Each record below must be returned exactly as shown.
+ + +
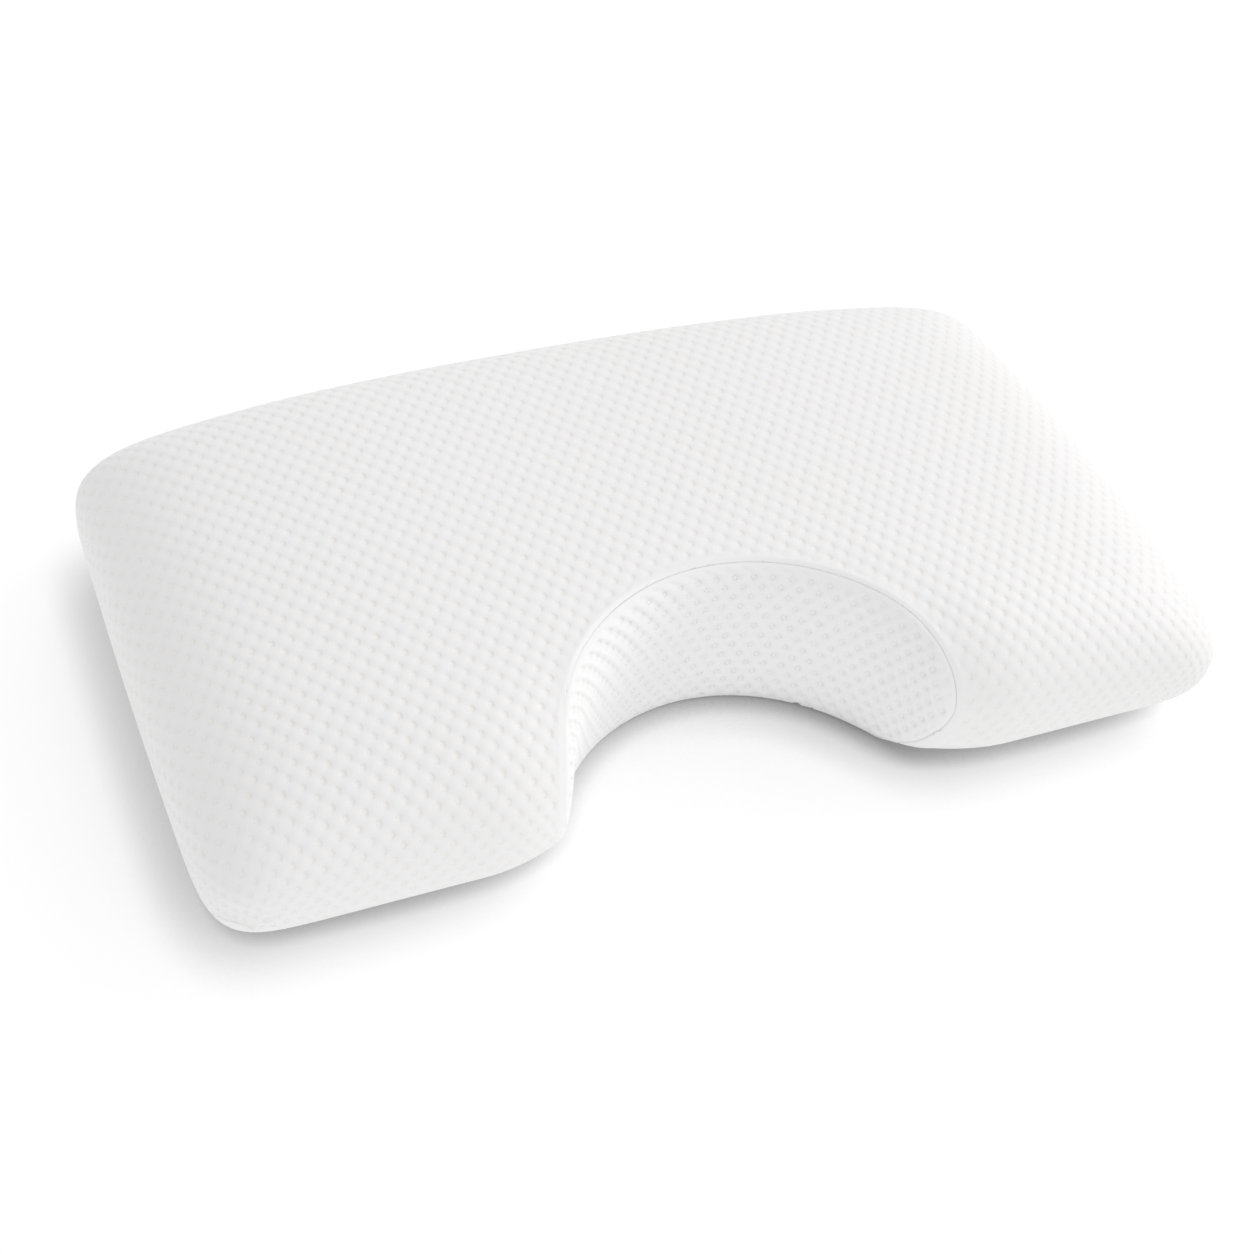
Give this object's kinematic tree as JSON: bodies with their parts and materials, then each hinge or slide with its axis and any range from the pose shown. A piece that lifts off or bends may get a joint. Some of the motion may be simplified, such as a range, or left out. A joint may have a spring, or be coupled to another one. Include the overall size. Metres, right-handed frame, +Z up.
{
  "type": "neck pillow",
  "caption": "Low crowned foam pillow in white dimpled knit, with a bull-nosed front edge and a half-round shoulder recess.",
  "frame": {"origin": "bottom centre of the whole pillow, on the surface it lies on", "axes": "+Z up, X along the pillow's length, -Y towards the edge with the shoulder recess"},
  "size_m": [0.6012, 0.34, 0.1078],
  "materials": {
    "cover_knit": "matte dimpled air-layer knit",
    "panel_knit": "matte dimpled air-layer knit"
  },
  "bodies": {
    "root": {"pillow_body": "cover_knit", "recess_panel": "panel_knit"}
  },
  "joints": []
}
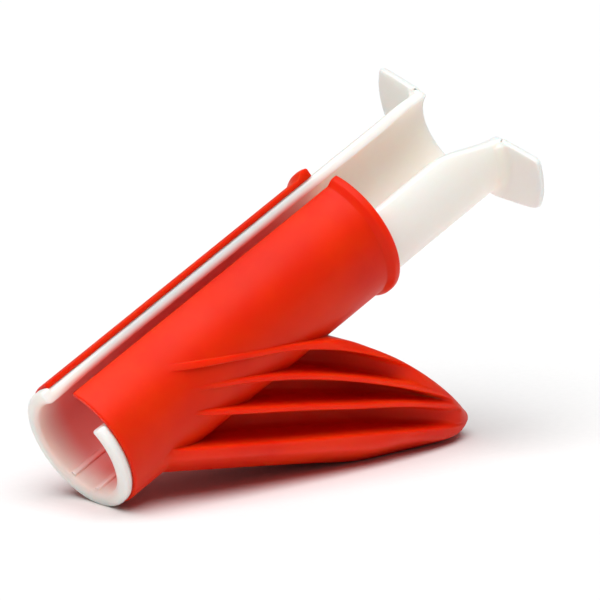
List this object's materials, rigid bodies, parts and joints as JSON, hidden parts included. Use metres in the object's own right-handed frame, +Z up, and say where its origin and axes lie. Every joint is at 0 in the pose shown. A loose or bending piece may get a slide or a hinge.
+ + +
* [Answer to the exercise]:
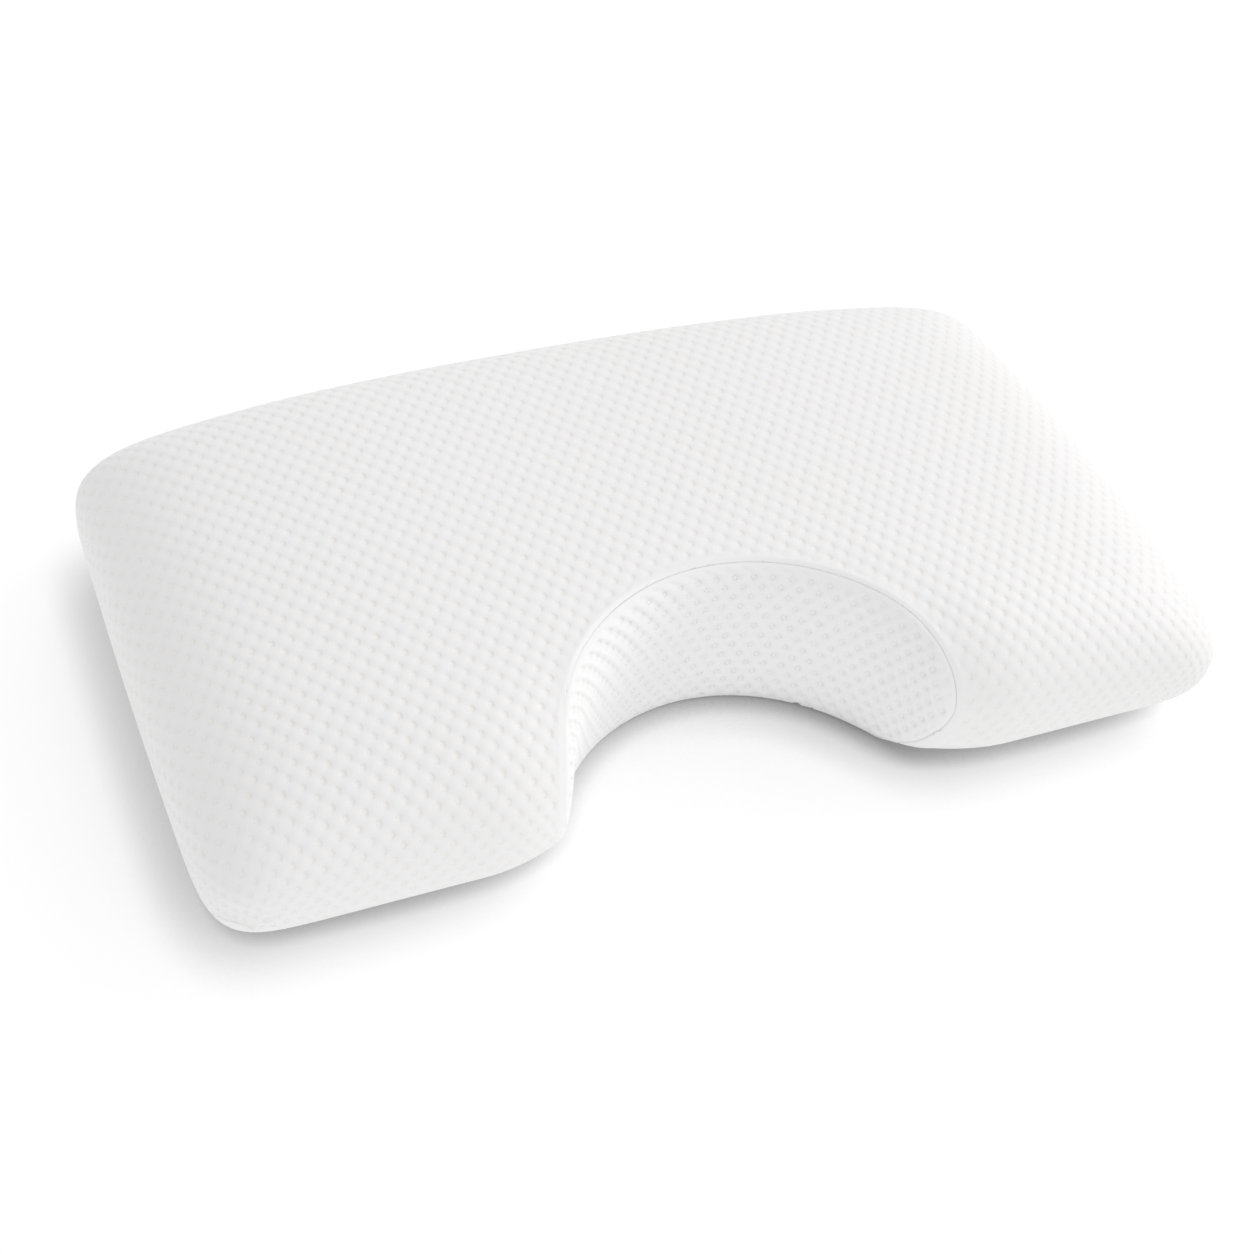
Give this object's kinematic tree as JSON: bodies with their parts and materials, then each hinge or slide with its axis and any range from the pose shown. A piece that lifts off or bends may get a joint. Some of the motion may be simplified, such as a range, or left out. A joint may have a spring, or be coupled to another one. Include the overall size. Metres, right-handed frame, +Z up.
{
  "type": "neck pillow",
  "caption": "Low crowned foam pillow in white dimpled knit, with a bull-nosed front edge and a half-round shoulder recess.",
  "frame": {"origin": "bottom centre of the whole pillow, on the surface it lies on", "axes": "+Z up, X along the pillow's length, -Y towards the edge with the shoulder recess"},
  "size_m": [0.6012, 0.34, 0.1078],
  "materials": {
    "cover_knit": "matte dimpled air-layer knit",
    "panel_knit": "matte dimpled air-layer knit"
  },
  "bodies": {
    "root": {"pillow_body": "cover_knit", "recess_panel": "panel_knit"}
  },
  "joints": []
}
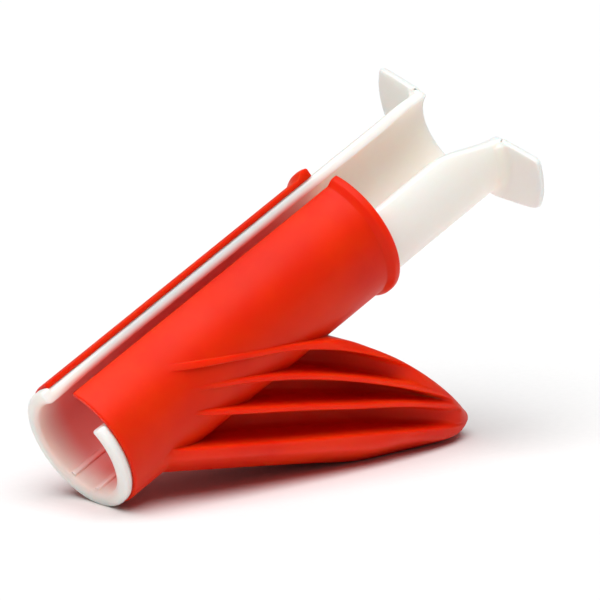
List this object's materials, rigid bodies, parts and joints as JSON, hidden parts included. Use metres in the object's own right-handed frame, +Z up, and say where its origin and axes lie. Every joint is at 0 in the pose shown. A loose or bending piece may get a slide or a hinge.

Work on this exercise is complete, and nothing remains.